Federal judge rejects injunction against EPA in NC wetlands fight

Image by Melk Hagelslag from Pixabay

Listen to this story (5 minutes)

  • A federal judge will not grant an injunction for the North Carolina property owner suing federal agencies over their regulation of wetlands.
  • Robert White's lawyers argue that the Environmental Protection Agency and Army Corps of Engineers failed to follow the US Supreme Court's guidance in a 2023 case known as Sackett.
  • US District Judge Terrence Boyle ruled this week that White is unlikely to succeed on the merits of his argument.

A federal judge has decided not to grant an injunction against the US Environmental Protection and Army Corps of Engineers in a lawsuit challenging the agencies’ definition of federally protected wetlands. Property owner Robert White is challenging federal regulation of his forested land near the Pasquotank River.

“This case is about ‘adjacent’ wetlands and their place within the ‘waters of the United States’ as those terms are understood in the Clean Water Act,” wrote US District Judge Terrence Boyle in an order filed Tuesday. “Last year in Sackett v. EPA, the Supreme Court narrowed the scope of wetlands considered ‘adjacent’ to ‘waters of the United States’ and thus federally regulable under the CWA. The pre-Sackett administrative edifice, built on a more relaxed understanding, shifted to conform.”

EPA and the Army Corps issued a final rule in September 2023 revising definitions to comply with the Sackett ruling, Boyle noted. “Plaintiff Robert White claims that the Corps and the EPA (the Agencies) did not faithfully implement Sackett’s test for adjacent wetlands because their definition omits a key element,” the judge wrote. “He sued the Corps and the EPA under the Administrative Procedure Act, to set aside the allegedly unlawful Amended Rule.”

“He now moves to preliminarily enjoin the Corps and the EPA from enforcing the Amended Rule against him and his properties. Because White is unlikely to succeed on the merits, the Court denies his motion for preliminary injunction,” Boyle wrote.

The judge described White as “a relative latecomer to an issue that has frustrated federal courts since the early years of the CW A: Which wetlands are adjacent to, and thus considered part of, the ‘waters of the United States’?”

Boyle’s order also characterized White’s suit as a response to EPA’s ongoing civil enforcement actions against him. Federal regulators claim “White discharged pollutants into jurisdictional waters without a permit when he constructed and filled linear bulkheads in open water and wetlands, both marsh and forested, at sites abutting the Pasquotank River and Big Flatty Creek,” the judge wrote.

“White shifted from defense to offense” with the filing of his lawsuit against the federal agencies, Boyle wrote.
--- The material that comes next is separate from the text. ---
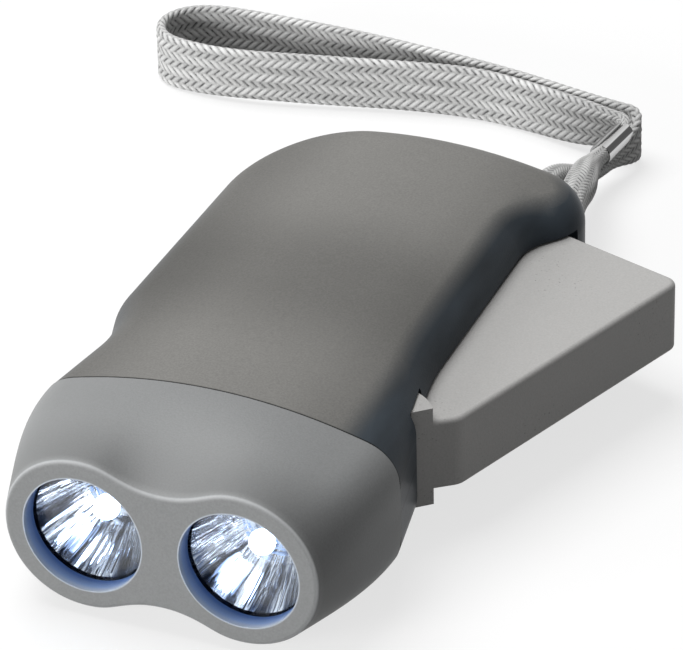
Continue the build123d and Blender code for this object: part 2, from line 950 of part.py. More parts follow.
def claw_plate(low, claws_low, first_angle):
    """Disc of soft iron with bent claws standing round its rim."""
    with BuildPart() as plate:
        add(disc(rotor_axis, low, low + claw_thickness, stator_radius, post_radius))
        half = claw_angle / 2
        for number in range(claw_count):
            middle = first_angle + number * 360 / claw_count
            wedge = upright(
                [
                    rotor_axis,
                    step_from(rotor_axis, 2 * stator_radius, middle - half),
                    step_from(rotor_axis, 2 * stator_radius, middle + half),
                ],
                claws_low,
                claws_low + claw_length,
            )
            with BuildPart(mode=Mode.PRIVATE) as claw:
                add(
                    disc(
                        rotor_axis,
                        claws_low,
                        claws_low + claw_length,
                        stator_radius,
                        stator_radius - claw_thickness,
                    )
                )
                add(wedge, mode=Mode.INTERSECT)
            add(claw.part)
    return plate.part


save(claw_plate(stator_low, bobbin_low, 0), "claw_plate_lower")
save(
    claw_plate(upper_claw_low, upper_claw_low - claw_length, 180 / claw_count),
    "claw_plate_upper",
)

coil_inner = post_radius + bobbin_wall
coil_outer = coil_inner + coil_depth
flange_radius = coil_outer + 0.4
with BuildPart() as coil_bobbin:
    add(disc(rotor_axis, bobbin_low, upper_claw_low, flange_radius, post_radius))
    add(
        disc(
            rotor_axis,
            bobbin_low + bobbin_flange,
            upper_claw_low - bobbin_flange,
            flange_radius,
            coil_inner,
        ),
        mode=Mode.SUBTRACT,
    )
save(coil_bobbin.part, "coil_bobbin")
save(
    disc(
        rotor_axis,
        bobbin_low + bobbin_flange,
        upper_claw_low - bobbin_flange,
        coil_outer,
        coil_inner,
    ),
    "coil_winding",
)
save(
    disc(
        rotor_axis,
        stator_board_low,
        stator_board_low + stator_board_thickness,
        stator_radius,
        post_radius,
    ),
    "stator_board",
)


# ---------------------------------------------------------------- cords and wires
def bend_radii(points, tightest=0):
    """Radius for each inner corner: most of the shorter run, as a tangent arc."""
    radii = []
    for before, here, after in zip(points, points[1:], points[2:]):
        one = Vector(*here) - Vector(*before)
        two = Vector(*after) - Vector(*here)
        turn = math.radians(one.get_angle(two))
        radius = 0.45 * min(one.length, two.length) / math.tan(turn / 2)
        if math.degrees(turn) > 80 and tightest:
            radius = tightest
        radii.append(radius)
    return radii


def round_cord(points, radius, tightest=0):
    radii = bend_radii(points, tightest)
    with BuildPart() as cord:
        with BuildLine():
            path = FilletPolyline(*points, radius=radii)
        with BuildSketch(Plane(origin=path @ 0, z_dir=path % 0)):
            Circle(radius)
        sweep(path=path)
    print("length", round(path.length, 1), "arc radii", [round(r, 1) for r in radii])
    return cord.part


for name, points in (("wire_red", wire_red_points), ("wire_black", wire_black_points)):
    raised = [(x, y, mid_z + z) for x, y, z in points]
    print(name)
    save(round_cord(raised, wire_radius), name)


# ---------------------------------------------------------------- lever
with BuildPart() as lever:
    with BuildSketch(lever_plane.offset(-arm_height / 2)):
        with BuildLine():
            FilletPolyline(
                *[corner for corner, radius in arm_corners],
                radius=[radius for corner, radius in arm_corners],
                close=True,
            )
        make_face()
    extrude(amount=arm_height)
    rims = lever.edges().group_by(Axis.Z)
    fillet(rims[0] + rims[-1], lever_edge)
    # Knuckle that shows beside the head.
    front_x, front_y = arm_corners[0][0]
    with BuildSketch(lever_plane.offset(-knuckle_height / 2)):
        Circle(knuckle_radius)
        Polygon(
            (front_x + 0.5, knuckle_front),
            (6.2, 8.1),
            (6.0, 12.0),
            (-3.0, 12.0),
            (-3.0, knuckle_front),
            align=None,
            mode=Mode.INTERSECT,
        )
    extrude(amount=knuckle_height)
    # Hub, slim at its lower end.
    with BuildSketch(lever_plane.offset(spring_top)):
        Circle(hub_radius)
    extrude(amount=hub_height / 2 - spring_top)
    with BuildSketch(lever_plane.offset(-hub_height / 2)):
        Circle(spring_room)
    extrude(amount=hub_height / 2 + spring_top, mode=Mode.SUBTRACT)
    with BuildSketch(lever_plane.offset(-hub_height / 2)):
        Circle(spring_hub_radius)
    extrude(amount=hub_height / 2 + spring_top)
    # Bays between the ribs.
    bay_length = (bay_back - bay_front - (bay_count - 1) * rib_thickness) / bay_count
    bay_height = arm_height - 2 * lever_wall
    for number in range(bay_count):
        bay_start = bay_front + number * (bay_length + rib_thickness)
        with BuildSketch(lever_plane.offset(-bay_height / 2)):
            with Locations((arm_reach - lever_wall, bay_start)):
                Rectangle(4 * arm_reach, bay_length, align=(Align.MAX, Align.MIN))
        extrude(amount=bay_height, mode=Mode.SUBTRACT)
    # Slot in the lower face that takes the lock's post.
    post_place = (lock_x - pivot_x, lock_y - pivot_y)
    with BuildSketch(lever_plane.offset(-arm_height / 2)):
        with Locations(Location((post_place[0], post_place[1], 0), (0, 0, lock_mouth_angle))):
            Rectangle(4 * lock_mouth, lock_mouth, align=(Align.MAX, Align.CENTER))
            Circle(lock_mouth / 2)
        with Locations(post_place):
            Rectangle(lock_leg_width, lock_leg_length, align=(Align.CENTER, Align.MIN))
    extrude(amount=lever_wall, mode=Mode.SUBTRACT)
    # Toothed sector on a web.
    local_phase = train_angle_1 + lever_travel
    numbers = range(sector_first, sector_last + 1)
    teeth = toothed_outline((0, 0), sector_teeth, sector_module, local_phase, numbers)
    from_angle = local_phase + (sector_first - 0.5) * 360 / sector_teeth
    to_angle = local_phase + (sector_last + 0.5) * 360 / sector_teeth
    root = sector_radius - dedendum * sector_module
    with BuildSketch(lever_plane.offset(-sector_thickness / 2)):
        Polygon(
            (0, 0),
            step_from((0, 0), root, from_angle),
            *teeth,
            step_from((0, 0), root, to_angle),
            align=None,
        )
        with BuildSketch(mode=Mode.SUBTRACT):
            Circle(sector_web_outer)
            Circle(sector_web_inner, mode=Mode.SUBTRACT)
            Polygon(
                (0, 0),
                step_from((0, 0), 2 * root, from_angle + sector_web_side),
                step_from((0, 0), 2 * root, to_angle - sector_web_side),
                align=None,
                mode=Mode.INTERSECT,
            )
    extrude(amount=sector_thickness)
    # Bore for the pin.
    with BuildSketch(lever_plane.offset(-hub_height)):
        Circle(pin_radius + fit_gap)
    extrude(amount=2 * hub_height, mode=Mode.SUBTRACT)
    # Notch for the spring's moving leg.
    with BuildSketch(lever_plane.offset(-hub_height / 2)):
        Rectangle(3 * spring_wire_radius, spring_leg, align=(Align.CENTER, Align.MIN))
        Circle(spring_hub_radius, mode=Mode.SUBTRACT)
    extrude(amount=hub_height / 2 + spring_top, mode=Mode.SUBTRACT)
save(lever.part, "lever")

save(disc(pivot, -hub_top - hole_depth, hub_top + hole_depth, pin_radius), "lever_pin")

# Torsion spring round the slim end of the hub, with a leg at each end.
moving_leg_angle = 90 - lever_travel
spring_turns = spring_whole_turns + (moving_leg_angle - spring_leg_angle) / 360
coil_low = -hub_height / 2 + spring_wire_radius
coil_high = spring_top - spring_wire_radius - 0.1
with BuildPart() as return_spring:
    with BuildLine():
        coil = Helix(
            pitch=(coil_high - coil_low) / spring_turns,
            height=coil_high - coil_low,
            radius=spring_radius,
            center=(0, 0, 0),
        )
    with BuildSketch(Plane(origin=coil @ 0, z_dir=coil % 0)):
        Circle(spring_wire_radius)
    sweep(path=coil)
    # A leg at each end, pointing straight out from the coil.
    for height, angle in ((0, 0), (coil_high - coil_low, moving_leg_angle - spring_leg_angle)):
        out = (math.cos(math.radians(angle)), math.sin(math.radians(angle)), 0)
        reach = spring_leg + 1 if height == 0 else spring_leg - 1.5
        with BuildSketch(
            Plane(origin=Vector(*out) * (spring_radius - 0.1) + Vector(0, 0, height), z_dir=out)
        ):
            Circle(spring_wire_radius)
        extrude(amount=reach - spring_radius)
spring_place = Location((pivot_x, pivot_y, mid_z + coil_low), (0, 0, spring_leg_angle))
return_spring = spring_place * return_spring.part
save(return_spring, "return_spring")


# ---------------------------------------------------------------- screws
def case_screw(spot):
    """Cross-head screw driven from below."""
    with BuildPart() as screw:
        add(disc(spot, screw_head_low, screw_seat, screw_head_radius))
        add(disc(spot, screw_seat, screw_head_low + screw_length, screw_radius))
        with BuildSketch(Plane.XY.offset(mid_z + screw_head_low)):
            with Locations(spot):
                Rectangle(1.4 * screw_head_radius, screw_slot)
                Rectangle(screw_slot, 1.4 * screw_head_radius)
        extrude(amount=screw_head_height / 2, mode=Mode.SUBTRACT)
    return screw.part


with BuildPart() as case_screws:
    for spot in screw_spots:
        add(case_screw(spot))
save(case_screws.part, "case_screws")


# ---------------------------------------------------------------- lock slide
pad_top = lock_floor_low - fit_gap
with BuildPart() as lock_slide:
    add(
        box_between(
            (lock_x - lock_pad_width / 2, lock_y - lock_pad_length / 2, pad_top - lock_pad_height),
            (lock_x + lock_pad_width / 2, lock_y + lock_pad_length / 2, pad_top),
        )
    )
    add(
        box_between(
            (lock_x - lock_neck / 2, lock_y - lock_neck / 2, pad_top),
            (lock_x + lock_neck / 2, lock_y + lock_neck / 2, lock_floor_top + fit_gap),
        )
    )
    add(disc((lock_x, lock_y), lock_floor_top, lock_post_top, lock_post_radius))
save(lock_slide.part, "lock_slide")

with BuildPart() as lock_plate_part:
    add(
        box_between(
            (
                lock_x - lock_plate_width / 2,
                lock_y - lock_plate_length / 2,
                lock_floor_top + fit_gap,
            ),
            (
                lock_x + lock_plate_width / 2,
                lock_y + lock_plate_length / 2,
                lock_floor_top + fit_gap + lock_plate,
            ),
        )
    )
    add(disc((lock_x, lock_y), lock_floor_top, lock_post_top, lock_post_radius), mode=Mode.SUBTRACT)
save(lock_plate_part.part, "lock_plate")


# ---------------------------------------------------------------- strap
save(
    disc(
        (strap_pin_x, strap_pin_y),
        lower_posts[4][1] - hole_depth,
        upper_posts[4][1] + hole_depth,
        strap_pin_radius,
    ),
    "strap_pin",
)

ferrule_axis = Vector(*ferrule_rear) - Vector(*ferrule_front)
with BuildPart() as strap_ferrule:
    with BuildSketch(Plane(origin=ferrule_front, x_dir=(0, 0, 1), z_dir=ferrule_axis)):
        Circle(ferrule_radius)
        Circle(tie_radius, mode=Mode.SUBTRACT)
        Rectangle(
            2 * ferrule_radius, ferrule_slit, align=(Align.MIN, Align.CENTER), mode=Mode.SUBTRACT
        )
    extrude(amount=ferrule_axis.length)
save(strap_ferrule.part, "strap_ferrule")

# The tie runs through the ferrule, round the pin and back to the band's other end.
turn_y = strap_pin_y - strap_pin_radius - tie_radius - fit_gap
out_y = tail_y + tie_radius
tie_points = [
    ferrule_rear,
    *[behind_tail(place) for place in tie_out_places],
    (strap_pin_x + tie_bend, out_y, strap_z),
    (strap_pin_x + tie_bend, turn_y, strap_z),
    (strap_pin_x - tie_bend, turn_y, strap_z),
    (strap_pin_x - tie_bend, out_y, strap_z),
    *[behind_tail(place) for place in tie_back_places],
    (*band_points[-1], strap_lift + strap_width / 2),
]
print("strap_tie")
save(round_cord(tie_points, tie_radius, tie_bend - 0.05), "strap_tie")

band_z = strap_lift + strap_width / 2
radii = bend_radii([(x, y, 0) for x, y in band_points])
with BuildPart() as strap_band:
    with BuildLine():
        path = FilletPolyline(*[(x, y, band_z) for x, y in band_points], radius=radii)
    start = path % 0
    with BuildSketch(Plane(origin=path @ 0, x_dir=(start.Y, -start.X, 0), z_dir=start)):
        Rectangle(strap_thickness, strap_width)
    sweep(path=path)
print("strap_band length", round(path.length, 1), "arc radii", [round(r, 1) for r in radii])
save(strap_band.part, "strap_band")
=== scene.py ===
import math
import bpy
from mathutils import Matrix, Vector


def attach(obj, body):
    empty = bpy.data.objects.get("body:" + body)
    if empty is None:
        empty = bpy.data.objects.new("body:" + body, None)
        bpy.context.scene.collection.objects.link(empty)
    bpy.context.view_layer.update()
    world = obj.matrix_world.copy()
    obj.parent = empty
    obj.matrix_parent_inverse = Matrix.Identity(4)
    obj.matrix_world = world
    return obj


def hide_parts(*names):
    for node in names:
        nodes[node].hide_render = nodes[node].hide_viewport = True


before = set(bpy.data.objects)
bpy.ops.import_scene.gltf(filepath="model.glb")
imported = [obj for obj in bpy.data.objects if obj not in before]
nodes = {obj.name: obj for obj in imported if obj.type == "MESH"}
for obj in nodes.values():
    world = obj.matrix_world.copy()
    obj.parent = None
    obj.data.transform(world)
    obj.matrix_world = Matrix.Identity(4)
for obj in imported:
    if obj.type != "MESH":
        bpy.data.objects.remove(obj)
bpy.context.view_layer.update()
scene = bpy.context.scene
MM = 0.001

# Places on the torch, in mm: x to the lever's side, y to the tail, z up from the ground.
mid_z = 13.65  # parting plane of the case
face_y = -52.0  # lamp face
seam_y = -30.0  # seam between the head and the case
lamp_middle = -0.5  # middle of the pair of lamps
lamp_x = 12.1  # from there to the middle of each lamp
lamp_bore = 9.25  # just outside the radius of the lamp bores
ferrule_z = 7.05  # height of the ferrule's axis


# ------------------------------------------------------------------ camera
def add_camera():
    """Camera in front of the lamps, above and on the lever's side, with a long lens."""
    azimuth = math.radians(24.3)
    elevation = math.radians(30.85)
    roll = math.radians(-1.25)
    place = (0.25574, -0.55602, 0.38758)
    forward = Vector(
        (
            -math.sin(azimuth) * math.cos(elevation),
            math.cos(azimuth) * math.cos(elevation),
            -math.sin(elevation),
        )
    )
    level = Vector((math.cos(azimuth), math.sin(azimuth), 0.0))
    rise = level.cross(forward)
    right = math.cos(roll) * level + math.sin(roll) * rise
    up = -math.sin(roll) * level + math.cos(roll) * rise
    data = bpy.data.cameras.new("camera")
    data.sensor_fit = "HORIZONTAL"
    data.sensor_width = 36.0
    data.lens = 255.1
    data.clip_start = 0.02
    data.clip_end = 50.0
    data.dof.use_dof = False
    camera = bpy.data.objects.new("camera", data)
    turn = Matrix((right, up, -forward)).transposed()
    camera.matrix_world = Matrix.Translation(place) @ turn.to_4x4()
    scene.collection.objects.link(camera)
    scene.camera = camera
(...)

White’s suit challenges the post-Sackett definitions governing wetlands.

“He reads Sackett to hold that a continuous surface connection is necessary but not sufficient for a wetland to be practically indistinguishable and thus ‘adjacent’ to a jurisdictional water,” Boyle wrote. “To White, a continuous surface connection is merely the first of two requirements for indistinguishability from a ‘water[] of the United States.’ Thus, to be ‘adjacent.’ a wetland must not only have (1) a continuous surface connection to a water of the United States but also be (2) practically indistinguishable from the water of the United States, such that it is difficult to determine where the water ends and the wetland begins.”

“The Court cannot square White’ s view of what Sackett requires of a wetland to be ‘adjacent’ with what Sackett actually requires,” the court order continued.
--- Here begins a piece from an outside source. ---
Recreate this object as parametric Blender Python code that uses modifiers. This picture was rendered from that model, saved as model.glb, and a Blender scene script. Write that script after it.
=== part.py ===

“[A] wetland with a continuous surface connection is a ‘water[] of the United States’ because that continuous surface connection renders the wetland practically indistinguishable from the jurisdictional water to which it is connected,” Boyle explained.

“No lower court has read Sackett to mandate a wetland have both a continuous surface connection to a jurisdictional water and practically indistinguishable in order to be ‘adjacent,’” he added.

“To summarize, White’s challenge to the Amended Rule smacks up against the Rule’s fidelity to ‘waters of the United States’ and Sackett’ s test to determine when an adjacent wetland meets that definition,” Boyle concluded. “White falters by isolating a phrase in Sackett from its logical connection to the remainder of the opinion.”

“The thing that makes a wetland practically indistinguishable from an adjacent ‘water[] of the United States’ is the presence of a continuous surface connection,” he wrote. “Thus, the Amended Rule faithfully conforms to the definition of ‘waters of the United States’ as interpreted by Sackett.”

White is working with the Pacific Legal Foundation, which argued the Sackett case at the US Supreme Court. The case has a “strong national precedent-setting opportunity,” PLF’s Damien Schiff told Bloomberg Law in May.